Israelis who still adhere to such concepts as democracy, or human rights, or simply common decency, increasingly feel beleaguered and threatened – and not only left-wingers.
Moshe Ya’alon, defense minister until a week ago, a peace skeptic and outspoken supporter of continued military rule, still had some scruples about the outright killing of a disarmed prisoner. His place is being taken by the blatantly brutal Avigdor Liberman – guaranteed free of such squeamishness.
The Israel of 2016 is getting increasingly out of tune with the international community. It is also getting out of tune with a growing number of Jews worldwide – especially the younger generation of Amercian Jews, deeply imbued with those same democratic values which are under threat in the Israeli society. It is strange and unsettling to Israelis who have not given up the hope of peace to find that we can rely on the government of France rather than on the government of Israel.

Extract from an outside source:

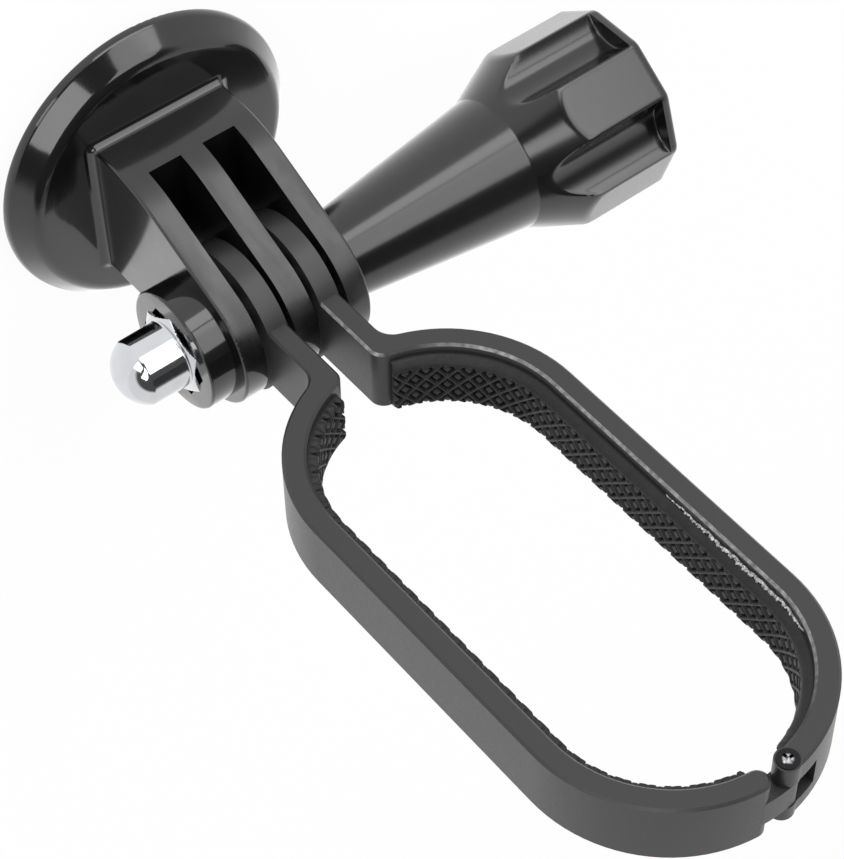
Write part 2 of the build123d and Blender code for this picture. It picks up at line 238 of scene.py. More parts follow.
def within(nodes, links, value, limits):
    """Fades a value out where a limit's source is short of its start, and keeps it whole past its stop."""
    for source, start, stop in limits:
        limit, product = nodes.new("ShaderNodeMapRange"), nodes.new("ShaderNodeMath")
        limit.inputs["From Min"].default_value = start
        limit.inputs["From Max"].default_value = stop
        product.operation = "MULTIPLY"
        links.new(source, limit.inputs["Value"])
        links.new(limit.outputs["Result"], product.inputs[0])
        links.new(value, product.inputs[1])
        value = product.outputs[0]
    return value


def moulded_black(name, colour, coat_roughness):
    """Injection-moulded black whose barely rippled skin has a clear gloss over it."""
    mat, nodes, links, bsdf = shader(name)
    tint(nodes, links, bsdf, grain(nodes, links, 0.3), colour, 0.15)
    roughen(nodes, links, bsdf, grain(nodes, links, 0.22, 6), 0.24, 0.34)
    emboss(nodes, links, bsdf, grain(nodes, links, 0.35, 2), 0.03, 0.35)
    bsdf.inputs["Specular IOR Level"].default_value = 0.06
    bsdf.inputs["Coat Weight"].default_value = 1.0
    bsdf.inputs["Coat IOR"].default_value = 1.5
    bsdf.inputs["Coat Roughness"].default_value = coat_roughness
    return mat, nodes, links, bsdf


def satin_plastic(colour):
    """Moulded black of the knob, slightly duller than the base."""
    return moulded_black("moulded_satin_black", colour, 0.17)[0]


def gloss_plastic(colour):
    """Moulded black of the base, glossy all over but hazy on the front of the fork's fingers."""
    gloss = 0.09
    mat, nodes, links, bsdf = moulded_black("moulded_gloss_black", colour, gloss)
    here, facing = place_and_facing(nodes, links)
    haze = spread(nodes, links, grain(nodes, links, 0.5, 5, (1, 0.3, 0.3)), 0.12, 0.38)
    haze = within(nodes, links, haze, (
        (here["X"], FORK_HALF + 0.1 * MM, FORK_HALF), (here["X"], -FORK_HALF - 0.1 * MM, -FORK_HALF),
        (here["Z"], SLOT_FLOOR - 2 * MM, SLOT_FLOOR + 1 * MM), (facing["Y"], 0.1, 0.3)))
    total = nodes.new("ShaderNodeMath")
    total.inputs[1].default_value = gloss
    links.new(haze, total.inputs[0])
    links.new(total.outputs[0], bsdf.inputs["Coat Roughness"])
    return mat


def anodised(colour):
    """Fine blasted and black anodised aluminium, with a painted highlight along the right arm's inner bevel.
    """
    mat, nodes, links, bsdf = shader("anodised_satin_black")
    roughen(nodes, links, bsdf, grain(nodes, links, 5, 3), 0.38, 0.46)
    emboss(nodes, links, bsdf, grain(nodes, links, 8, 2), 0.012, 0.5)
    bsdf.inputs["Metallic"].default_value = 0.3
    here, facing = place_and_facing(nodes, links)
    # painted highlight: the right arm's inner bevel, found by the way it faces, is coloured lighter in an
    # uneven streak
    bright_mask = spread(nodes, links, grain(nodes, links, 1.5, 4), 0.2, 1.0)
    bright_mask = within(nodes, links, bright_mask, (
        (here["X"], 0.5 * MM, 1.5 * MM), (facing["X"], -0.3, -0.6),
        (facing["Y"], 0.5, 0.6), (facing["Y"], 0.9, 0.8)))
    two_colours(nodes, links, bsdf, bright_mask, colour, BEVEL_HIGHLIGHT)
    return mat


def rubber(colour):
    """Matt liner rubber with a dusty, slightly grained face."""
    mat, nodes, links, bsdf = shader("liner_rubber")
    tint(nodes, links, bsdf, grain(nodes, links, 0.8, 5), colour, 0.35)
    roughen(nodes, links, bsdf, grain(nodes, links, 2.5, 4), 0.5, 0.65)
    bsdf.inputs["Specular IOR Level"].default_value = 0.35
    emboss(nodes, links, bsdf, grain(nodes, links, 6, 3), 0.03, 0.6)
    return mat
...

A year from now, Israel’s occupation of the Palestinians will be 50 years old. It is common to call a 50-year anniversary "a jubilee" – a word which is derived from the Hebrew "yovel" and from the Jewish scriptures. There, it denotes far more than the simple passage of 50 years.
A Jubilee was supposed to be a very special kind of year – a time when slaves and prisoners would be freed, debts would be forgiven, and alienated land returned to its owners.
Inspired by this biblical verse, American Civil War soldiers sung "Hurrah! Hurrah! We bring the Jubilee!" when marching to set slaves free.
"You shall sound the trumpet throughout all your land. You shall make the fiftieth year holy, and proclaim liberty throughout the land to all its inhabitants" so says the Book of Leviticus. Shall we still live to see the coming of the Jubilee to our land?